Just as I was finishing the task of asking people to relate their experiences, I received a wonderful forward on my mobile, as if the Universe had indeed been listening to me:
I am a mother of three (ages 14, 12, 3) and have recently completed my college degree. The last project of the term for my Sociology class was called ‘Smile.’ We were asked to go out and smile at three people and document their reactions.
Soon after we were assigned the project, my husband, youngest son, and I went out to McDonald’s one crisp March morning. It was just our way of sharing special playtime with our son. We were standing in line, waiting to be served, when all of a sudden, everyone around us began to back away and then, even my husband did so. I did not move an inch; an overwhelming feeling of panic welled up inside of me as I turned to see why they had moved. As I turned around, I smelled a horrible ‘dirty body’ smell, and there, standing behind me, were two poor homeless men. As I looked down at the short gentleman, close to me, he was ‘smiling.’ His beautiful sky-blue eyes were full of God’s Light as he searched for acceptance.

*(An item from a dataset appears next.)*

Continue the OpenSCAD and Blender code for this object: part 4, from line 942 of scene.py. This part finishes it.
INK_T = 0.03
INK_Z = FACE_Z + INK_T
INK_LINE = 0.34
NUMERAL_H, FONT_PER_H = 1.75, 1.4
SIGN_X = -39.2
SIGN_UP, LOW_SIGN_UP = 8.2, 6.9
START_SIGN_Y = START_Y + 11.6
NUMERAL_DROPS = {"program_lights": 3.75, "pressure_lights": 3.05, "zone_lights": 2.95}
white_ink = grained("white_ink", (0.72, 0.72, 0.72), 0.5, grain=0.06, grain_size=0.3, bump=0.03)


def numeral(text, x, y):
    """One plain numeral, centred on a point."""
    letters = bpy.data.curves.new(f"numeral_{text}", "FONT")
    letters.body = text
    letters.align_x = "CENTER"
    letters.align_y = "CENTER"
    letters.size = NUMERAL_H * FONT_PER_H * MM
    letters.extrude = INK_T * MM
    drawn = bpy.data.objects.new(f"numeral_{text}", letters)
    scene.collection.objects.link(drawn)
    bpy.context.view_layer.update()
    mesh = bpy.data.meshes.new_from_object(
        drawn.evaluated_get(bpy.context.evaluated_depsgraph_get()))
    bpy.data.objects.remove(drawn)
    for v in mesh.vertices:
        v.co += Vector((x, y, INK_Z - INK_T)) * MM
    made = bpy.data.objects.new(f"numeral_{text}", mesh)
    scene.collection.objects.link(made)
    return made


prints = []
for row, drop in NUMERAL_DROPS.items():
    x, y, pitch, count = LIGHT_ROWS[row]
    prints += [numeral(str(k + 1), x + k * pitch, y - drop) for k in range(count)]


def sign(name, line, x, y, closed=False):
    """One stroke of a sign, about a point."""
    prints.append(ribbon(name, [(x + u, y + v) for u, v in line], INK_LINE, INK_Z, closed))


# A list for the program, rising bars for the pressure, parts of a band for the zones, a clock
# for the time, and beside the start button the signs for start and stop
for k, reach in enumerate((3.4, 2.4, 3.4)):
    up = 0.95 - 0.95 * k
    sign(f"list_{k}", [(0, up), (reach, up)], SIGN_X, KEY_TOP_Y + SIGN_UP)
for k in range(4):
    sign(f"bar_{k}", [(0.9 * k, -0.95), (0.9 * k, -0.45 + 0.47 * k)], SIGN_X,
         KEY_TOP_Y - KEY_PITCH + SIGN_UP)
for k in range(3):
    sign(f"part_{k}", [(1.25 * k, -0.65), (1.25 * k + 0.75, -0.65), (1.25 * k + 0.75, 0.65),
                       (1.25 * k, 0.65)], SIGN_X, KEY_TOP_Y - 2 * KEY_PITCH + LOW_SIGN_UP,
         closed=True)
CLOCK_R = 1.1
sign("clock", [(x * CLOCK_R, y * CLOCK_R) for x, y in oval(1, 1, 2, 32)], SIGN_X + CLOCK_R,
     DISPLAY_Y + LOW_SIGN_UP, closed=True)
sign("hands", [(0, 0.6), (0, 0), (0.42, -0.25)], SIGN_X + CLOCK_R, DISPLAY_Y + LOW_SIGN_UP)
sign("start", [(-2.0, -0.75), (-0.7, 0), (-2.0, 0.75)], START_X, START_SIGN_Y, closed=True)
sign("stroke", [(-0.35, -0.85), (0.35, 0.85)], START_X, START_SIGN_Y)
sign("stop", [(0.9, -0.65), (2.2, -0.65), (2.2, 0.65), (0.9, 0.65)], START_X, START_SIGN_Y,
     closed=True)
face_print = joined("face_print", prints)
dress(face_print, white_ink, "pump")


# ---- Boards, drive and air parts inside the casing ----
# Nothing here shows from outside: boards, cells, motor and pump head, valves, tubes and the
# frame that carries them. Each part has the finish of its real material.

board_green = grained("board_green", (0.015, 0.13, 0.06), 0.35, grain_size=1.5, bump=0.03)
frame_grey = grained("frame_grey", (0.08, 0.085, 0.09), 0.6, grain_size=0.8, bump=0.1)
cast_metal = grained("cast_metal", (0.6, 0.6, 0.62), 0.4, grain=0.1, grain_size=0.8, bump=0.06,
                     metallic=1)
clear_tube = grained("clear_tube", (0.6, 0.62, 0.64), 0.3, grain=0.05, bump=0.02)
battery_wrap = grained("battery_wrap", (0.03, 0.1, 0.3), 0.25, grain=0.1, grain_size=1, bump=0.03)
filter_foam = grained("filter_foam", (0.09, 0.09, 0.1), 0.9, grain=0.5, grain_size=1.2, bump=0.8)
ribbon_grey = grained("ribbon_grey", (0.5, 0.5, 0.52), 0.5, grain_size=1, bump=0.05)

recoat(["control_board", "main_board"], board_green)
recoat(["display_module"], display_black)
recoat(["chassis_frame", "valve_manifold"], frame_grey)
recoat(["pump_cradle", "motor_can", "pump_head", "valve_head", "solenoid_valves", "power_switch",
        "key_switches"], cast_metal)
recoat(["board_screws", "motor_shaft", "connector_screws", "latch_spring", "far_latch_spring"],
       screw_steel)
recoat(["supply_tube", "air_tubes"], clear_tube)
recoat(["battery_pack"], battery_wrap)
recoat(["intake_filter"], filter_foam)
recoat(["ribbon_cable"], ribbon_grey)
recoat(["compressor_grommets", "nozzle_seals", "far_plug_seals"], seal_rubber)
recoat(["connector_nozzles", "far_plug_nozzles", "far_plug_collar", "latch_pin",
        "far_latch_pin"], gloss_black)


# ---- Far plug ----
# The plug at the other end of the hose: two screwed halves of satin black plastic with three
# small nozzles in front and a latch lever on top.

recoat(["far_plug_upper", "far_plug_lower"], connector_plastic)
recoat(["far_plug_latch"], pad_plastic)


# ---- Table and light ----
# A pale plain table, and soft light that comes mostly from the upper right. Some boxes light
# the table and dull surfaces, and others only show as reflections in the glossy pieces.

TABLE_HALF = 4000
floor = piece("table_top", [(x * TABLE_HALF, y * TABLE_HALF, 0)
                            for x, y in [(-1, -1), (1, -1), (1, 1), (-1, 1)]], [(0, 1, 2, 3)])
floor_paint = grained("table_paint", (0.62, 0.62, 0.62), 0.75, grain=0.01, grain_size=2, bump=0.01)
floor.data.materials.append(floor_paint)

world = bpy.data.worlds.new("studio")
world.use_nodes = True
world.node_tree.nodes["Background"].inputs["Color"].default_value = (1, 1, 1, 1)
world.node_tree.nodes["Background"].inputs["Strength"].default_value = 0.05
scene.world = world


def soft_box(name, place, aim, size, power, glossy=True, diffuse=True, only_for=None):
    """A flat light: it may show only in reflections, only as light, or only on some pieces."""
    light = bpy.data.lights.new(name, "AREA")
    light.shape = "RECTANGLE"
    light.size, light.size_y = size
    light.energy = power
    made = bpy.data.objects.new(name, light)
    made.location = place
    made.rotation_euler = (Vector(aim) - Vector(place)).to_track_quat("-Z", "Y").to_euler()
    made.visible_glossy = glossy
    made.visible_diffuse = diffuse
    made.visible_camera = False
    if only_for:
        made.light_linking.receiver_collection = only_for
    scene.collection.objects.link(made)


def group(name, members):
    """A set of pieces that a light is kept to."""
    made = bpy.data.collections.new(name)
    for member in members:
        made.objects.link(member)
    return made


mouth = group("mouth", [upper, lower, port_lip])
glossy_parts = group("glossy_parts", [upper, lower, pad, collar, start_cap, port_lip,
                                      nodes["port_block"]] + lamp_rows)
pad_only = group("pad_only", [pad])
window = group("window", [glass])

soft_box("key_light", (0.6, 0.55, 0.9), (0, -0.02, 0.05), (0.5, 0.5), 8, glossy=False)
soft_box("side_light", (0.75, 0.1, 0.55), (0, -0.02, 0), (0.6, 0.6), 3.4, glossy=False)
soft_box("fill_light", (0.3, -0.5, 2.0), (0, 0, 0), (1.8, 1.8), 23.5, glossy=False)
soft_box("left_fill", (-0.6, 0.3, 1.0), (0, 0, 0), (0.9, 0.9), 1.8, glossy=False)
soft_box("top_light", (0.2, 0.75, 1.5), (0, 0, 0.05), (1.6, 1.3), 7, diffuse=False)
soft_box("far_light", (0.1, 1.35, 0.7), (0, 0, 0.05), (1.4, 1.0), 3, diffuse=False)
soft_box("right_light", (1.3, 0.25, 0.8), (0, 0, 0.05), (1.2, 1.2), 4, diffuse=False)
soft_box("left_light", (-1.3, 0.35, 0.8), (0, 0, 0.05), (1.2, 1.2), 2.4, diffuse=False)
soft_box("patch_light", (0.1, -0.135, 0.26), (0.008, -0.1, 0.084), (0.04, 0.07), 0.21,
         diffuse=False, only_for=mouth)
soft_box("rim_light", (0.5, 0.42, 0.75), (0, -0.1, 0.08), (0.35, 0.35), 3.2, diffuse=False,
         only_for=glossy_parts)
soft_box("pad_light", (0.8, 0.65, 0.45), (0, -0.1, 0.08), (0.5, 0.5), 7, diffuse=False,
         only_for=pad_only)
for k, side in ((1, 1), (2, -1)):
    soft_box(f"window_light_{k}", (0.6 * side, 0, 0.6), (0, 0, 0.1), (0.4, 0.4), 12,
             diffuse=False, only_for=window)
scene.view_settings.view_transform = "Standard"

He said “Good day” as he counted the few coins he had been clutching. The second man fumbled with his hands as he stood behind his friend. I realised the second man was mentally challenged and the blue-eyed gentleman was his salvation. I held my tears as I stood there with them. The young lady at the counter asked him what they wanted. He said, “Coffee is all, Miss” because that was all they could afford. (If they wanted to sit in the restaurant and warm up, they had to buy something. He just wanted to be warm).
I smiled and asked the young lady behind the counter to give me two more breakfast meals on a separate tray. I then walked around the corner to the table that the men had chosen as a resting spot. I put the tray on the table and laid my hand on the blue-eyed gentleman’s cold hand. He looked up at me, with tears in his eyes, and said, “Thank you.” I leaned over, patted his hand, and said, “I did not do this for you. God is here working through me to give you hope.”
I started to cry as I walked away to join my husband and son. When I sat down, my husband smiled at me and said, “That is why God gave you to me, Honey, to give me hope.” We held hands for a moment and at that time, we knew that only because of the Grace that we had been given were we able to give.
Her lecturer read out her experience to everyone in the class and most were extremely moved by this.
She ends by saying,
“In my own way, I had touched the people at McDonald’s, my husband, son, instructor, and every soul that shared the classroom on the last night I spent as a college student. I graduated with one of the biggest lessons I would ever learn: unconditional acceptance and love for all.”
We all are meant to love each other, and this is where goodness steps in automatically. When we are open to both giving and receiving goodness, the Universe sends us miracles and makes us spread miracles all the time. Life is a series of miracles, after all.
Toolkit of Goodness
• Be open to friendship.
• Treat everyone as a human being, without any other tags attached to them.
• Spread love and kindness.
• Think of all the acts of goodness which you can do to be a player in the goodness of life.
• Accept and be grateful for the acts of goodness that the Universe is sending us all the time.
In an age where many people are deriding the efficacy of goodness, I am happy to be working amidst people who believe in just the opposite. By so believing, I have indeed attracted a lot of good people in my life, whether one calls it the Law of Attraction, the Secret, or the ancient law of karma. This indeed is applicable to all of us in the journey of our lives.